▶ [RECORDED INFORMATION]
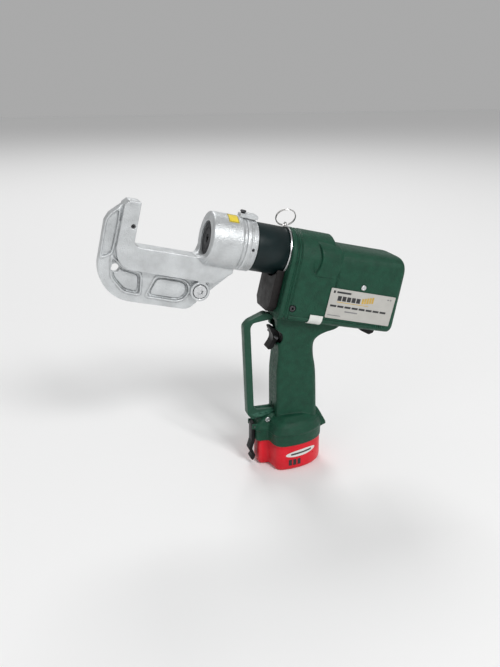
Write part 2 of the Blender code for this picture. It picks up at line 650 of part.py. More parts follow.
# ---------------------------------------------------------------- trigger, latch and lever
def build_trigger(trigger):
    """Rocker trigger; its frame's origin is on the pivot pin."""
    outline = arc(0, 0, 0.0095, -60, 60, 8)
    outline += [(0.0025, 0.0102), (-0.0008, 0.0110), (-0.0024, 0.0098), (-0.0010, 0.0062),
                (0.0009, 0.0020), (0.0016, -0.0023), (0.0009, -0.0065), (-0.0014, -0.0114),
                (-0.0040, -0.0158), (-0.0049, -0.0178), (-0.0039, -0.0189), (-0.0005, -0.0182),
                (0.0028, -0.0146), (0.0036, -0.0110)]
    rocker = add_part("trigger", prism(outline, -TRIGGER_HALF, TRIGGER_HALF), "black_plastic", trigger)
    hole = rod(-0.02, 0.02, 0.0018, 12, "Y", (0.0035, 0, 0))
    combine(rocker, add_guide("pin_hole", hole, trigger), "DIFFERENCE")


def build_latch(latch):
    """Springy battery catch; its frame's origin is on the latch pin."""
    strap = [(0.0015, 0.0020), (0.0015, -0.0210), (-0.0020, -0.0320), (0.0020, -0.0410),
             (0.0012, -0.0450), (-0.0012, -0.0485), (-0.0045, -0.0450), (-0.0018, -0.0410),
             (-0.0062, -0.0325), (-0.0028, -0.0210), (-0.0028, 0.0020)]
    body = add_part("battery_latch", prism(strap, -0.0060, 0.0060), "black_plastic", latch)
    knuckle = rod(-0.0070, 0.0070, 0.0026, 16, "Y")
    combine(body, add_guide("latch_knuckle", knuckle, latch), "UNION")
    hole = rod(-0.01, 0.01, 0.0014, 12, "Y")
    combine(body, add_guide("latch_bore", hole, latch), "DIFFERENCE")


def build_lever(lever):
    """Pressure release lever under the rear; its frame's origin is on the lever pin."""
    outline = [(-0.0018, 0.0012), (0.0215, 0.0012), (0.0230, -0.0010), (0.0215, -0.0060),
               (0.0170, -0.0078), (0.0020, -0.0030), (-0.0018, -0.0018)]
    body = add_part("release_lever", prism(outline, -0.0041, 0.0041), "black_plastic", lever)
    pad = [(0.0045, 0.0012), (0.0215, 0.0012), (0.0230, -0.0010), (0.0215, -0.0060),
           (0.0170, -0.0078), (0.0045, -0.0040)]
    combine(body, add_guide("lever_pad", prism(pad, -0.0090, 0.0090), lever), "UNION")
    hole = rod(-0.01, 0.01, 0.0014, 12, "Y")
    combine(body, add_guide("lever_bore", hole, lever), "DIFFERENCE")


def build_pins(barrel):
    """Pivot pins, which stay with the housing."""
    x, y, z = TRIGGER_PIVOT
    add_part("trigger_pin", rod(-0.0162, 0.0162, 0.0015, 12, "Y", (x + 0.0035, y, z)), "steel")
    add_part("latch_pin", rod(-0.0100, 0.0100, 0.0011, 12, "Y", LATCH_PIVOT), "steel")
    add_part("lever_pin", rod(-0.0068, 0.0068, 0.0011, 12, "Y", LEVER_PIVOT), "steel", barrel)


# ---------------------------------------------------------------- pump and drive train
def build_pump(barrel):
    """Pump block with the plunger's bore, relief valve and oil reservoir."""
    body = [(0.0245, -0.0310), (0.0245, 0.0140), (0.0560, 0.0140), (0.0560, -0.0310),
            (0.0780, -0.0310), (0.0780, -0.0600), (0.0245, -0.0600)]
    pump = add_part("pump_block", prism(body, -0.0230, 0.0230), "forged_steel", barrel)
    spigot = rod(0.0050, 0.0300, 0.0220, 32)
    combine(pump, add_guide("pump_spigot", spigot, barrel), "UNION")
    bore = rod(-0.0480, -0.0200, 0.0053, 20, "Z", (PUMP_X, 0, DRIVE_Z))
    combine(pump, add_guide("plunger_bore", bore, barrel), "DIFFERENCE")
    shaft_seat = rod(0.0500, 0.0600, 0.0045, 20, "X", (0, 0, DRIVE_Z))
    combine(pump, add_guide("shaft_seat", shaft_seat, barrel), "DIFFERENCE")
    valve = turned([(0.0563, 0), (0.0563, 0.0040), (0.0640, 0.0040), (0.0640, 0.0025),
                    (0.0700, 0.0025), (0.0700, 0)], 12, "X", (0, 0.0140, 0.0100))
    add_part("relief_valve", valve, "brass", barrel)
    bladder = [(0.0820, -0.0640), (0.1580, -0.0630), (0.1580, -0.0330), (0.0820, -0.0330)]
    bag = add_part("oil_bladder", prism(bladder, -0.0260, 0.0260), "rubber", barrel)
    round_edges(bag, 0.0050, 2)


def build_plunger(plunger):
    """Pump plunger at the bottom of its stroke, clear of the eccentric's lowest reach."""
    profile = [(-0.0450, 0), (-0.0450, 0.0050), (-0.0150, 0.0050), (-0.0145, 0.0045), (-0.0145, 0)]
    add_part("pump_plunger", turned(profile, 20, "Z", (PUMP_X, 0, 0)), "steel", plunger)


def build_drive(drive, carrier, motor):
    """Gearbox, motor and the shafts that turn in them."""
    case = turned([(0.0800, 0.0213), (0.0800, 0.0230), (0.1003, 0.0230), (0.1003, 0.0050),
                   (0.0984, 0.0050), (0.0984, 0.0213)], 28)
    add_part("gearbox_case", case, "aluminium", drive)
    ring = add_part("ring_gear", rod(GEAR_X0 - GAP, GEAR_X1 + GAP, 0.0210, 36), "steel", drive)
    inside = prism(gear_outline(RING_TEETH, math.pi / RING_TEETH, inside=True), 0.08, 0.11, "X")
    combine(ring, add_guide("ring_teeth", inside, drive), "DIFFERENCE")
    add_part("motor_can", turned([(0.1008, 0.0040), (0.1008, 0.0195), (0.1540, 0.0195),
                                  (0.1540, 0.0178), (0.1026, 0.0178), (0.1026, 0.0040)], 28),
             "steel", drive)
    bell = turned([(0.1544, 0.0030), (0.1544, 0.0195), (0.1590, 0.0170), (0.1590, 0.0030)], 32)
    add_part("motor_end_cap", bell, "black_plastic", drive)
    rotor = turned([(0.0980, 0), (0.0980, 0.0025), (0.1070, 0.0025), (0.1070, 0.0150),
                    (0.1400, 0.0150), (0.1400, 0.0080), (0.1500, 0.0080), (0.1500, 0.0025),
                    (0.1580, 0.0025), (0.1580, 0)], 24)
    add_part("motor_rotor", rotor, "dark_steel", motor)
    add_part("sun_gear", prism(gear_outline(SUN_TEETH), GEAR_X0 + GAP, GEAR_X1 - GAP, "X"),
             "steel", motor)
    plate = add_part("planet_carrier", rod(0.0830, 0.0880, 0.0170, 32), "steel", carrier)
    for i in range(3):
        place = planet_place(i)
        pin = rod(0.0850, 0.0968, 0.0018, 12, "X", (0, *place))
        combine(plate, add_guide("planet_pin", pin, carrier), "UNION")
    shaft = turned([(0.0525, 0), (0.0525, 0.0040), (0.0600, 0.0040), (0.0827, 0.0040), (0.0827, 0)], 20)
    shaft = add_part("eccentric_shaft", shaft, "steel", carrier)
    cam = rod(0.0630, 0.0730, 0.0075, 24, "X", (0, 0, ECCENTRICITY))
    combine(shaft, add_guide("eccentric_journal", cam, carrier), "UNION")
    bearing = tube(0.0635, 0.0725, 0.0078, 0.0112, 24, "X", (0, 0, ECCENTRICITY))
    add_part("eccentric_bearing", bearing, "steel", carrier)


def planet_place(index):
    """A planet's centre (y, z); the first one is at the top."""
    angle = math.radians(90 + 120 * index)
    return PLANET_ORBIT * math.cos(angle), PLANET_ORBIT * math.sin(angle)


def build_planet(index, frame):
    """One planet gear about its own frame's X axis, half a tooth off the sun's teeth."""
    gap_to_sun = math.radians(90 + 120 * index) + math.pi + math.pi / PLANET_TEETH
    gear = prism(gear_outline(PLANET_TEETH, gap_to_sun), GEAR_X0 + GAP, GEAR_X1 - GAP, "X")
    planet = add_part("planet_gear_%d" % (index + 1), gear, "steel", frame)
    hole = rod(0.08, 0.11, 0.0021, 12)
    combine(planet, add_guide("planet_bore", hole, frame), "DIFFERENCE")


# ---------------------------------------------------------------- switch and electronics
def build_electrics():
    """What the grip holds: switch, board and the battery's terminals."""
    add_part("switch_module", block(-0.0120, 0.0140, -0.0105, 0.0105, 0.1480, 0.1760),
             "black_plastic")
    add_part("control_board", block(0.0190, 0.0206, -0.0120, 0.0120, 0.1220, 0.1560), "board")
    add_part("terminal_block", block(-0.0090, 0.0150, -0.0100, 0.0100, 0.1140, 0.1200),
             "black_plastic")


# ---------------------------------------------------------------- battery
def build_battery(battery):
    """Battery pack with its stem, cells, contacts and sticker."""
    lower = FOOT_BOTTOM_Z - GAP
    rings = []
    for z, grow in ((0.0, -0.0030), (0.0012, -0.0012), (0.0040, 0.0), (lower, 0.0)):
        rings.append([(x, y, z) for x, y in battery_plan(grow)])
    case = add_part("battery_case", loft(rings), "red_plastic", battery)
    hollow = loft([[(x, y, z) for x, y in battery_plan(-WALL)] for z in (0.0030, lower + 0.01)])
    combine(case, add_guide("battery_hollow", hollow, battery), "DIFFERENCE")
    cover = loft([[(x, y, z) for x, y in battery_plan(-WALL - GAP)]
                  for z in (lower - 0.0040, lower)])
    cover = add_part("battery_cover", cover, "black_plastic", battery)
    plan = rounded_rectangle(-0.0130, 0.0230, 0.0135, 0.0060)
    stem = loft([[(x, y, z) for x, y in plan] for z in (lower - 0.0020, STEM_TOP_Z)])
    combine(cover, add_guide("stem_outside", stem, battery), "UNION")
    plan = rounded_rectangle(-0.0112, 0.0212, 0.0117, 0.0045)
    space = loft([[(x, y, z) for x, y in plan] for z in (lower - 0.0200, STEM_TOP_Z - 0.0020)])
    combine(cover, add_guide("stem_inside", space, battery), "DIFFERENCE")
    build_cells(battery)
    for name, side in (("contact_plus", -1), ("contact_minus", 1)):
        y = side * 0.0055
        plate = block(0.0000, 0.0080, y - 0.0012, y + 0.0012, STEM_TOP_Z + GAP, STEM_TOP_Z + 0.0018)
        add_part(name, plate, "brass", battery)


def build_cells(battery):
    """Two short cells in the case and two standing in the stem."""
    for i, (x, y) in enumerate(((-0.0120, -0.0200), (-0.0120, 0.0200))):
        cell = turned([(0.0034, 0), (0.0034, 0.0106), (0.0040, 0.0108), (0.0222, 0.0108),
                       (0.0228, 0.0100), (0.0228, 0)], 20, "Z", (x, y, 0))
        add_part("case_cell_%d" % (i + 1), cell, "cell_wrap", battery)
    for i, z in enumerate((0.0300, 0.0690)):
        cell = turned([(z, 0), (z, 0.0104), (z + 0.0005, 0.0108), (z + 0.0370, 0.0108),
                       (z + 0.0375, 0.0045), (z + 0.0385, 0.0045), (z + 0.0385, 0)],
                      20, "Z", (0.0050, 0, 0))
        add_part("stem_cell_%d" % (i + 1), cell, "cell_wrap", battery)


# ---------------------------------------------------------------- assembly
def main():
    """Build every sub-part on its frame."""
    clear_scene()
    barrel = add_empty("barrel_frame", BARREL_ORIGIN, BARREL_PITCH)
    head = add_empty("head_frame", parent=barrel)
    ram = add_empty("ram_frame", parent=head)
    lock = add_empty("lock_frame", parent=head)
    ring = add_empty("ring_frame", RING_EYE, roll=RING_LEAN, parent=barrel)
    lever = add_empty("lever_frame", LEVER_PIVOT, parent=barrel)
    drive = add_empty("drive_frame", (0, 0, DRIVE_Z), parent=barrel)
    carrier = add_empty("carrier_frame", parent=drive)
    motor = add_empty("motor_frame", parent=drive)
    plunger = add_empty("plunger_frame", parent=drive)
    trigger = add_empty("trigger_frame", TRIGGER_PIVOT)
    latch = add_empty("latch_frame", LATCH_PIVOT)
    battery = add_empty("battery_frame")
    build_c_head(head)
    build_head_fittings(head)
    build_ram(ram)
    build_return_spring(head)
    build_lock_pin(lock)
    build_neck(barrel)
    build_strap_ring(ring)
    build_housing(barrel)
    build_housing_trim(barrel)
    build_guard()
    build_guard_screw()
    build_trigger(trigger)
    build_latch(latch)
    build_lever(lever)
    build_pins(barrel)
    build_pump(barrel)
    build_plunger(plunger)
    build_drive(drive, carrier, motor)
    for i in range(3):
        frame = add_empty("planet_frame_%d" % (i + 1), (0, *planet_place(i)), parent=carrier)
        build_planet(i, frame)
    build_electrics()
    build_battery(battery)


main()
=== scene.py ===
"""Looks of a cordless crimping tool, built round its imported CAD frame.

Metres, +Z up.  The tool stands on its battery and its nose points to -X.  Pieces on the pitched
barrel are made in barrel coordinates (X back along the ram's axis, which is z = 0) and are then
turned into place by BARREL.
"""
import json
import math

import bmesh
import bpy
from mathutils import Matrix, Vector


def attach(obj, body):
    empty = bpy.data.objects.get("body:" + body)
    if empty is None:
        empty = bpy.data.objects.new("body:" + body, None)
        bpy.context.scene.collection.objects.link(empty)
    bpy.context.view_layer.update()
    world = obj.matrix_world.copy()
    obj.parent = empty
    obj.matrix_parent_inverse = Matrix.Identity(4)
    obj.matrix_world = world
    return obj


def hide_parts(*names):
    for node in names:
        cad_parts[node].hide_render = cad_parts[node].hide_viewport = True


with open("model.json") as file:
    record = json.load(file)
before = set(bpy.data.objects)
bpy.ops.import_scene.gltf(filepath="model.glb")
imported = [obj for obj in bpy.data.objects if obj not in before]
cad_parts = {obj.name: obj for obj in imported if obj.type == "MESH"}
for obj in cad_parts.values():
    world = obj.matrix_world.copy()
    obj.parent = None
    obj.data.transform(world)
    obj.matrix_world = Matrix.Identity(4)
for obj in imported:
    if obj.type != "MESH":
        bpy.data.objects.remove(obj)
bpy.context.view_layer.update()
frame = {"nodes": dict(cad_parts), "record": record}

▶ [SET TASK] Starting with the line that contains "bpy.data.objects.remove(obj)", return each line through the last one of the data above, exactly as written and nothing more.

▶ [RESPONSE]
        bpy.data.objects.remove(obj)
bpy.context.view_layer.update()
frame = {"nodes": dict(cad_parts), "record": record}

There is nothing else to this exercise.